For many, December required a pilgrimage to Saks Fifth Avenue, Lord & Taylor and Bergdorf Goodman. No matter the weather, people walked the mile from 38th Street to 59th Street and jammed sidewalks to see these stores’ joyful Christmas windows.
Stay home. This year Fifth Avenue in December is about . . . pretty much nothing, or worse.
To be sure, the magnificent Rockefeller Center Christmas tree still stands, and directly across on Fifth Avenue is St. Patrick’s Cathedral, its facade washed and hung with a big green wreath. But walk up or down the famous avenue this week and what you and your children will see is not merely Christmas scrubbed, but what one can only describe as the anti-Christmas.
Forget public Nativity scenes, as court fiat commanded us to do years ago. On Fifth Avenue this year you can’t even find dear old Santa Claus. Or his elves. Christmas past has become Christmas gone.
The scenes inside Saks Fifth Avenue’s many windows aren’t easy to describe. Saks calls it “The Winter Palace.” I would call it Prelude to an Orgy done in vampire white and amphetamine blue.
A luxuriating woman lies on a table, her legs in the air. Saks’ executives, who bear responsibility for this travesty, did have the good taste to confine to a side street the display of a passed-out man on his back (at least he’s wearing a tux), spilling his martini, beneath a moose head dripping with pearls. Adeste Gomorrah.
But you haven’t seen the anti-Christmas yet. It’s up at 59th Street in the “holiday” windows of Bergdorf Goodman. In place of anything Christmas, Bergdorf offers “The Frosty Taj Mahal,” a palm-reading fortune teller—and King Neptune, the pagan Roman god, seated with his concubine. (One Saks window features the Roman Colosseum, the historic site of Christian annihilation.)
I thought: Lord & Taylor! Surely the iconic Christmas windows on 38th Street won’t shelve St. Nick. They did. He’s gone, replaced by little bears and cupcakes, gingerbread men and Canada geese.
There is one holdout to the de-Santification of America: In Macy’s windows at Sixth Avenue and 34th Street—as in “Miracle on 34th Street”—the characters of “A Charlie Brown Christmas” frolic in Yuletide splendor.
The Christmas-less feeling along once-famous Fifth Avenue this year is similar to the loss one feels reading the last lines of “Casey at the Bat”—a shattering, historic strikeout.
The erasure of Christmas between the grinding stones of secular fanaticism will persist. Eventually the holiday will be forbidden, forgotten and filed away in attic boxes.
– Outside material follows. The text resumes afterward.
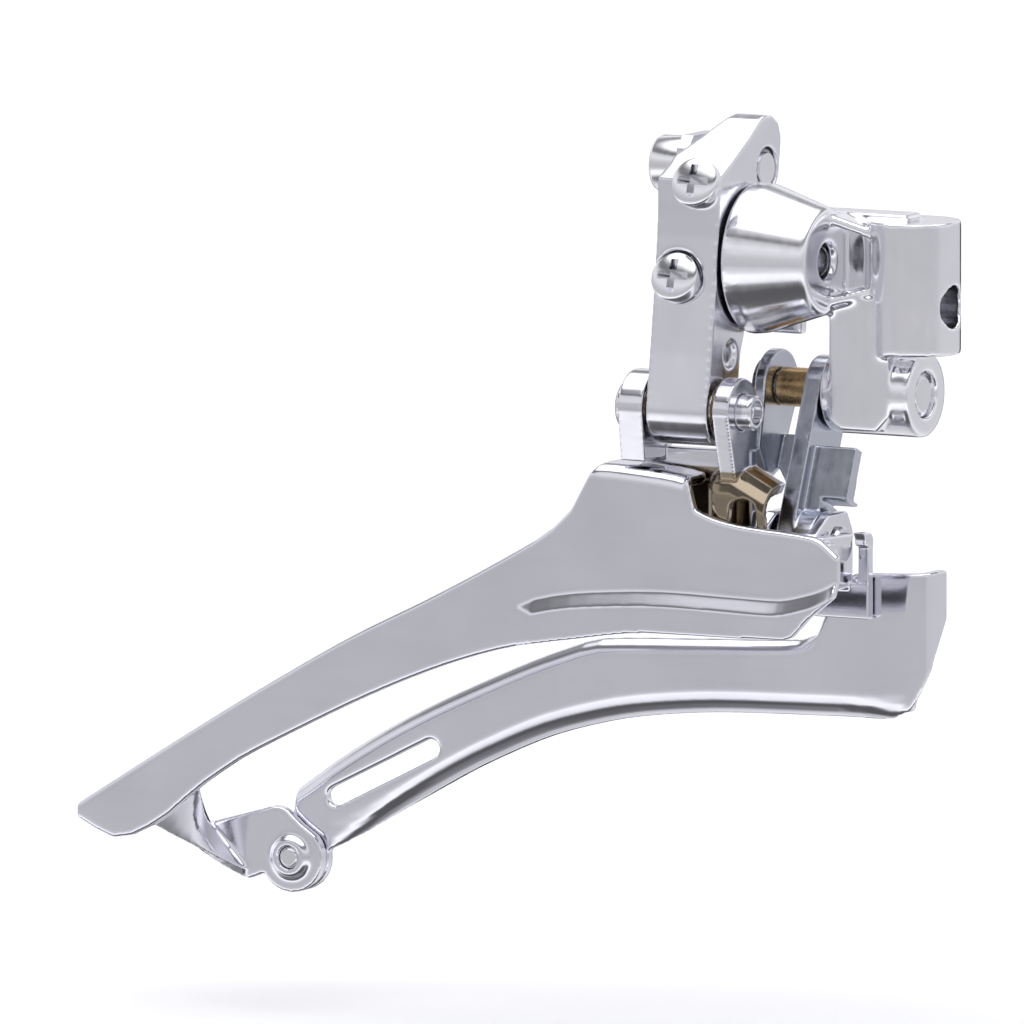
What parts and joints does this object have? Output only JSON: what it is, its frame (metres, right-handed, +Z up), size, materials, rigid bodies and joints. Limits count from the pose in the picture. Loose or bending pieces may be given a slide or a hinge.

But maybe God, in His usual mysterious way, is nudging us back toward the beginning.
Once the inevitable Federal Office of Diversity and Inclusion has joined with the commercial cynics at Saks and Bergdorf’s to suppress even Santa, what pretext will parents have to give gifts to their Christmas-cleansed children? Amazon Day?
In the post-Christmas era, the infant Jesus and Santa Claus will go back to the catacombs of early Christian life, where you won’t have to say happy holidays to anyone. Christmas as we know it will die off, and what will be left on December 25th will look a lot like Thanksgiving, but smaller.
Unless celebrating Christmas in America becomes a prosecutable crime, as it was in the Soviet Union, families will go to church in the morning to renew the beginnings of their faith and then spend the day at home listening to pirated copies of the carols and hymns on Bing Crosby’s “White Christmas” album. For radical refuseniks, I recommend playing, at the highest possible volume, “The Bells of St. Mary’s” on Phil Spector’s “A Christmas Gift for You.”
As for Saks and the other Fifth-Avenue sellouts, I have two words this season. They aren’t Merry Christmas.